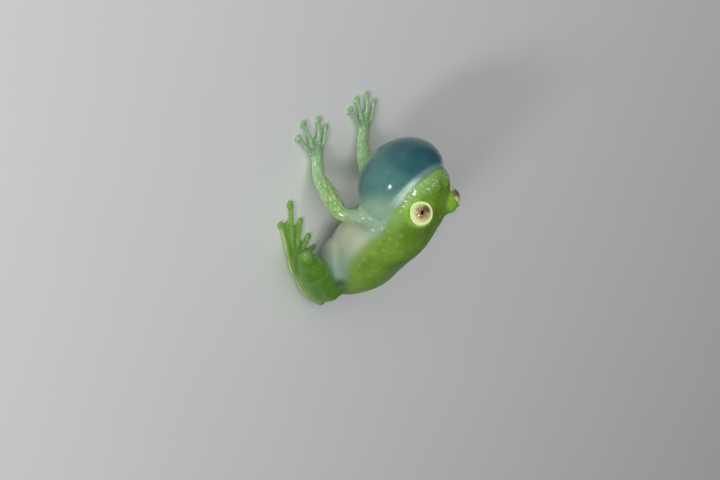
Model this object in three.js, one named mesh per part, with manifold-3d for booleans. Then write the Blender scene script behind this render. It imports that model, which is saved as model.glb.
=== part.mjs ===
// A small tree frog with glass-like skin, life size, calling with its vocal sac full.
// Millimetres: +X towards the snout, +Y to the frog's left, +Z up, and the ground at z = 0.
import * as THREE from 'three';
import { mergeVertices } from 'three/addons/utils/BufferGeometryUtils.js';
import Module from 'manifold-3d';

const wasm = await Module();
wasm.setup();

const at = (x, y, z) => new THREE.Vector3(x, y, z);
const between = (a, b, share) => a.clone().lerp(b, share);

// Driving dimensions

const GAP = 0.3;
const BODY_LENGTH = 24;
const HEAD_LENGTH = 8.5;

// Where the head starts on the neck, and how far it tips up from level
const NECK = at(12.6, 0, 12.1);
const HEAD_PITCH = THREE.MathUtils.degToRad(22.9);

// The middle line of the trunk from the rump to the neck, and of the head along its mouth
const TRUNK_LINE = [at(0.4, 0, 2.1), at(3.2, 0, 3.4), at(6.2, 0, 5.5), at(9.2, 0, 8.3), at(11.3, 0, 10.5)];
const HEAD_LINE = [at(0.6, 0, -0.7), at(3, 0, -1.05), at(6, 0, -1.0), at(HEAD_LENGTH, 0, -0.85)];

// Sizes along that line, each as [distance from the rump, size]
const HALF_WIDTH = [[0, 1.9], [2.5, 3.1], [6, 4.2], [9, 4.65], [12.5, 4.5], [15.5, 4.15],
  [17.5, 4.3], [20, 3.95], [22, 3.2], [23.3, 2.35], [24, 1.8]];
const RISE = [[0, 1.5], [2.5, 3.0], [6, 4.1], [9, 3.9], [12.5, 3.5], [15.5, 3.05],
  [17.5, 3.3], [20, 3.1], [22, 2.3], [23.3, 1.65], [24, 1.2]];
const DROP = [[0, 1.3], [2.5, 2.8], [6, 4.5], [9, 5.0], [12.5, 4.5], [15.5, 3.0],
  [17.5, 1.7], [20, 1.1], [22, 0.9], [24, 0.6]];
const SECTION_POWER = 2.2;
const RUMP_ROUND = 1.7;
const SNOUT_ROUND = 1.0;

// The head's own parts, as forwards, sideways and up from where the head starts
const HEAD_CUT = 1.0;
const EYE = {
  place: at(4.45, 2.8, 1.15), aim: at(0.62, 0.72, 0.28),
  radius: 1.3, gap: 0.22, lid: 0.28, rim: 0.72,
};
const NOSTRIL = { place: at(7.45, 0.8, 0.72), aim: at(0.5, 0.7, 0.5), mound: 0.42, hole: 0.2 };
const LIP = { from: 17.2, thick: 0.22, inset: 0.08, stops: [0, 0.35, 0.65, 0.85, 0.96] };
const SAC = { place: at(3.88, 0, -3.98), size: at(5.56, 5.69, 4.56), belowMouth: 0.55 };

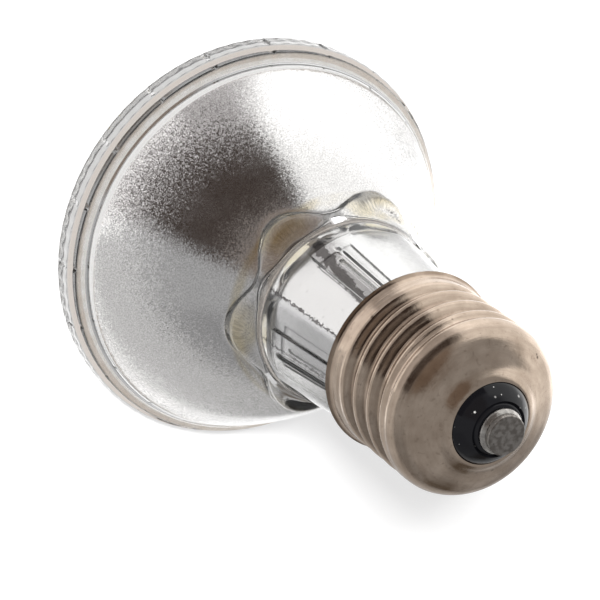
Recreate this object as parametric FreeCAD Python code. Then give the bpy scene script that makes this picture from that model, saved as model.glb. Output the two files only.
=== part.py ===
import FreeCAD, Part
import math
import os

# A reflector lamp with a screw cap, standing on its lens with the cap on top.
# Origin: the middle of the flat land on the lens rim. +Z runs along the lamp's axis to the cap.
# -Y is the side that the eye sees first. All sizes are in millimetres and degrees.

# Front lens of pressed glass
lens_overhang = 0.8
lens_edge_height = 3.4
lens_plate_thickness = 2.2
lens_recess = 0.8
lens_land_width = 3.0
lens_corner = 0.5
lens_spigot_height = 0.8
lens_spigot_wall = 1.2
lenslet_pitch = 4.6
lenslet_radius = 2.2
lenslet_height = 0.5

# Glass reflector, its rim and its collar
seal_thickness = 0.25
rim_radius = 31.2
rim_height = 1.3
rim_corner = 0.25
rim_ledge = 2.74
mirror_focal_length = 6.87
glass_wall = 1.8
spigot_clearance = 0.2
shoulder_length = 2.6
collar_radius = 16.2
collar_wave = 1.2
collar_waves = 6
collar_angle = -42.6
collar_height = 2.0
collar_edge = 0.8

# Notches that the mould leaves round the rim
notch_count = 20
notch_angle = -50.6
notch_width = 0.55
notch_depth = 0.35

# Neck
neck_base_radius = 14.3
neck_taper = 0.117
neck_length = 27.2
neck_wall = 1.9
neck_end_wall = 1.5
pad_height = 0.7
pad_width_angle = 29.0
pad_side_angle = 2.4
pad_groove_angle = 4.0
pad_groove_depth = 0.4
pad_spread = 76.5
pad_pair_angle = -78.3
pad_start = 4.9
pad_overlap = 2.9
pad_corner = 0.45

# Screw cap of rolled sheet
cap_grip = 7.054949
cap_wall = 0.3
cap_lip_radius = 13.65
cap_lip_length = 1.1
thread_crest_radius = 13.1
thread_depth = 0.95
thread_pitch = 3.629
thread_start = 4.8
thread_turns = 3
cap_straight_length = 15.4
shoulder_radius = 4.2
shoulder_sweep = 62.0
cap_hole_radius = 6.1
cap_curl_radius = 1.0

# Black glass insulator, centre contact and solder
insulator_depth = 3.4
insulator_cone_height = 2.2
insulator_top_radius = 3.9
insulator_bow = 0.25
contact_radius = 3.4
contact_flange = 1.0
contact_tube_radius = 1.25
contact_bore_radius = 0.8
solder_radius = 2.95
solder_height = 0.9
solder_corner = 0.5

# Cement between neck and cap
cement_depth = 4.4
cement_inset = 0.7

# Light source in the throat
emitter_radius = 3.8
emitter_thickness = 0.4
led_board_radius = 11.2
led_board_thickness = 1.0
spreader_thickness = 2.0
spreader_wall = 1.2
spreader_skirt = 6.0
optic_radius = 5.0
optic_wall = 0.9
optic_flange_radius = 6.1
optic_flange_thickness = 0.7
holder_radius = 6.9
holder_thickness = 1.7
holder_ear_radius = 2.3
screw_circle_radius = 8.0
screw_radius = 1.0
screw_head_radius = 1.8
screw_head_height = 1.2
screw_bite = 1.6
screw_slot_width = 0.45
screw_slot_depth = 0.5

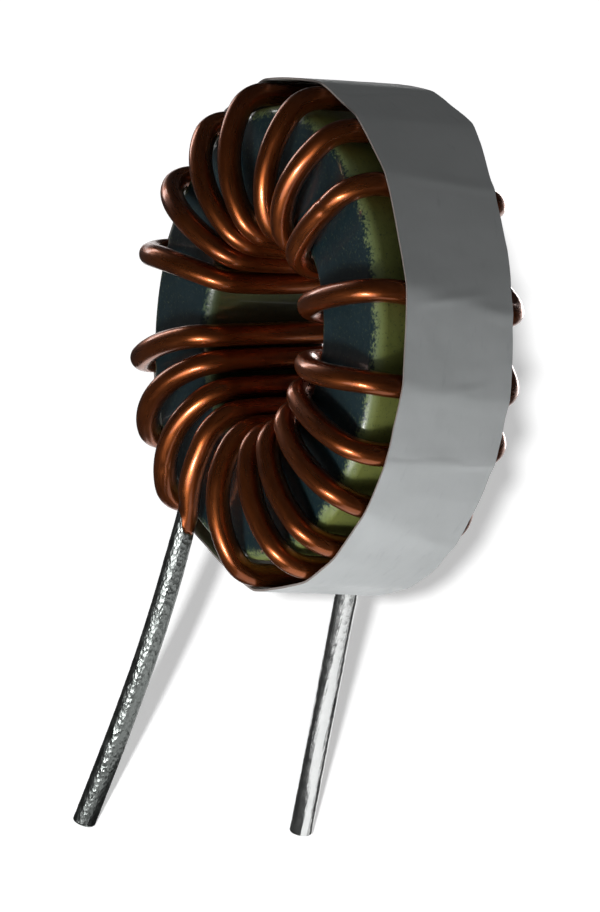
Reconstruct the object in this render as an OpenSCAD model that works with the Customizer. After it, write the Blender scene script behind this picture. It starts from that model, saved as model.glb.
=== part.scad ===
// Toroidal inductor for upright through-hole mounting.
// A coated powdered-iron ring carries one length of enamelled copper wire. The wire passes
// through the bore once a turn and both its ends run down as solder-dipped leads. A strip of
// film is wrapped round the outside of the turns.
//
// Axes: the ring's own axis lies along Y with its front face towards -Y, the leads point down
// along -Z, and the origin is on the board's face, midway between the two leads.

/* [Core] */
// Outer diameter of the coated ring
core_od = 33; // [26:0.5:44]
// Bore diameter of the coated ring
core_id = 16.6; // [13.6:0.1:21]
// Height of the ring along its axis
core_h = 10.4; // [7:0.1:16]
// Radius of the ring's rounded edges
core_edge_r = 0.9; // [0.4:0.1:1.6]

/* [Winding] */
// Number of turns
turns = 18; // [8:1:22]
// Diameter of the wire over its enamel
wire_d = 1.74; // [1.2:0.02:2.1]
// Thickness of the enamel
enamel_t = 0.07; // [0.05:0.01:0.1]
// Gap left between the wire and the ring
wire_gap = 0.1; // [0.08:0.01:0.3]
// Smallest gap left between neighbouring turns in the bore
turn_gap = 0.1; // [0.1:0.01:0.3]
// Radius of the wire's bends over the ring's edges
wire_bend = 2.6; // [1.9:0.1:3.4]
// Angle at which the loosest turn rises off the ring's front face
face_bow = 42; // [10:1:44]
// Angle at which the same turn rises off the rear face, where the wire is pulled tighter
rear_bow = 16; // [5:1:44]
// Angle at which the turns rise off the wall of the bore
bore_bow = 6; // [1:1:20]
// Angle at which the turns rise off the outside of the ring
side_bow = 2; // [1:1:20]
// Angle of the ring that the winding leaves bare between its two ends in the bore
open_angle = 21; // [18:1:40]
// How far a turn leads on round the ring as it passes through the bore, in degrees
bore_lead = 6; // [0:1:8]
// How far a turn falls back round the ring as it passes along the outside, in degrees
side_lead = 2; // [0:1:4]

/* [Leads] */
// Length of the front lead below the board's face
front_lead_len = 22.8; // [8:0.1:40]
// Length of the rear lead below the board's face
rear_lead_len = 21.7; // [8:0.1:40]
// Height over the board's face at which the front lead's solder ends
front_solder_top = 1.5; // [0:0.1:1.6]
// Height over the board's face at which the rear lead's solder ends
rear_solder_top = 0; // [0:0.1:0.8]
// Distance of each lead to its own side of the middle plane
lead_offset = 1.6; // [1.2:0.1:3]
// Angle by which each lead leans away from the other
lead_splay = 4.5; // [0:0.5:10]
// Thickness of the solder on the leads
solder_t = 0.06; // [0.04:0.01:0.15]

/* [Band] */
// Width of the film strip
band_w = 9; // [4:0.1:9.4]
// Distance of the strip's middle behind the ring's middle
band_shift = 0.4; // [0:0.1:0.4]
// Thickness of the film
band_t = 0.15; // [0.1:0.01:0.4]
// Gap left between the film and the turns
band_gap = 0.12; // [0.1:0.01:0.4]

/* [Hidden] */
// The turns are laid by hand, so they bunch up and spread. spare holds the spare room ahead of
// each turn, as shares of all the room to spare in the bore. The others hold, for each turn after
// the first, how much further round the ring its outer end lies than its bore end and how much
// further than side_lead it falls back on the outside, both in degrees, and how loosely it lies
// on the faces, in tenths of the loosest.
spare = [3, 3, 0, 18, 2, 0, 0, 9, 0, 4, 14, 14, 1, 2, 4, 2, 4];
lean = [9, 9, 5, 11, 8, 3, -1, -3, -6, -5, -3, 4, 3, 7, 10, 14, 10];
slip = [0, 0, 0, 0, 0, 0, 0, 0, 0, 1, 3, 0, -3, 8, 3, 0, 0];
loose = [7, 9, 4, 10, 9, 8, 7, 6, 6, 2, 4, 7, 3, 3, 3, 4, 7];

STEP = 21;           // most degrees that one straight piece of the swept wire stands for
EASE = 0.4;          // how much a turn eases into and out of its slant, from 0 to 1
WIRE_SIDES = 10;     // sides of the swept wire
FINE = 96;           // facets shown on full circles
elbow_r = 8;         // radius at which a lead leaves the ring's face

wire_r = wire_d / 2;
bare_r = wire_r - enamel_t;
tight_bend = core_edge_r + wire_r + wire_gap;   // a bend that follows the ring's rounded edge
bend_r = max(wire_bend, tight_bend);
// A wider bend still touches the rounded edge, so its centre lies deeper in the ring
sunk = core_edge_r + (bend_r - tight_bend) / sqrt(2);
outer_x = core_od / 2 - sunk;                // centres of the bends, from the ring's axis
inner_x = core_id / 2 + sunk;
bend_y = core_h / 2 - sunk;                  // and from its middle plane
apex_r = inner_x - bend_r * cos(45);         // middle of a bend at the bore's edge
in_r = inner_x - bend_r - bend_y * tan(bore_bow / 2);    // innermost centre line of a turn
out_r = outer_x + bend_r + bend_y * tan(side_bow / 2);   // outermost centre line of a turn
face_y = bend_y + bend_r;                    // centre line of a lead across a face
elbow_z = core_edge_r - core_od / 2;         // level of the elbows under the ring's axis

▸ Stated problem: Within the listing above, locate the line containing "Recreate this object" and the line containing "# -Y is the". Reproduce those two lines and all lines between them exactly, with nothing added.

▸ Exercise solution:
Recreate this object as parametric FreeCAD Python code. Then give the bpy scene script that makes this picture from that model, saved as model.glb. Output the two files only.
=== part.py ===
import FreeCAD, Part
import math
import os

# A reflector lamp with a screw cap, standing on its lens with the cap on top.
# Origin: the middle of the flat land on the lens rim. +Z runs along the lamp's axis to the cap.
# -Y is the side that the eye sees first. All sizes are in millimetres and degrees.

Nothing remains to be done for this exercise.